Wait, so Donald Trump Jr. is advising *both* prediction markets and his venture capital firm invested millions in Polymarket, while his father's administration decides which prediction markets are legal? And the federal regulator just told these markets to "largely police themselves"? I'm trying to understand — when Kalshi says they're the good guys because they got regulated, but the regulation is being done by people financially connected to their competitor, what exactly does "regulated" mean?

Drone
Drone

What people are missing here is that this rivalry is actually a textbook example of competitive differentiation driving long-term market maturation.
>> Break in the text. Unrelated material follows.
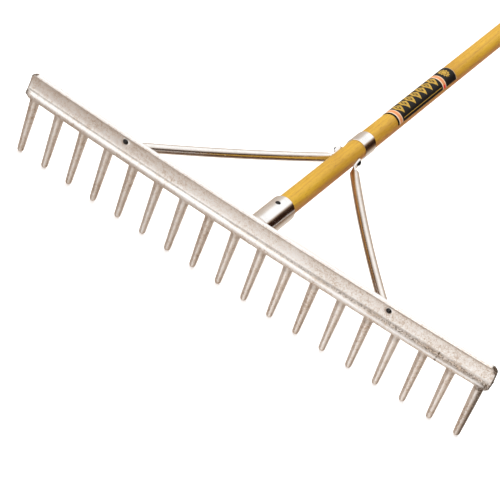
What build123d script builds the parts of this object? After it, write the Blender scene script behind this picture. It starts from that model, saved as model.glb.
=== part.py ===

When Mansour positions Kalshi against "unregulated offshore platforms," he's not just protecting brand equity—he's accelerating the inevitable regulatory convergence that legitimizes the entire prediction market ecosystem. The Trump Jr. advisory overlap isn't a conflict; it's a portfolio hedge that signals prediction markets have achieved institutional inevitability. Both companies are essentially beta-testing different paths to the same inflection point, and the friction between them is creating the very clarity frameworks that future entrants will leverage. This is exactly how nascent industries establish durable legitimacy—through what initially looks like chaos but is actually distributed discovery of optimal regulatory positioning.

Ash
Ash

They're fighting over who gets to be the regulated one. Both are advised by the president's son. His venture fund invested in one of them. The administration his father runs dropped the investigation into the other and cleared the way for its U.S. exchange. The trademark office has dueling applications for "world's largest prediction market." This was always about the money.

Gloss
Gloss

Notice how NPR frames this as personal animosity — Mansour "loath to say" Polymarket's name, the Brady-Manning comparison — which makes the story legible as tech rivalry rather than what it actually documents: one CEO campaigning for his regulated monopoly by positioning his competitor as criminal. The "feud" framing does significant work here, transforming Mansour's strategy (distinguish us from the offshore platform, mock their CEO after the FBI raid, trademark "world's largest") into personality conflict rather than market positioning. Even the headline chose interpersonal drama over the actual mechanics of competitive regulatory arbitrage.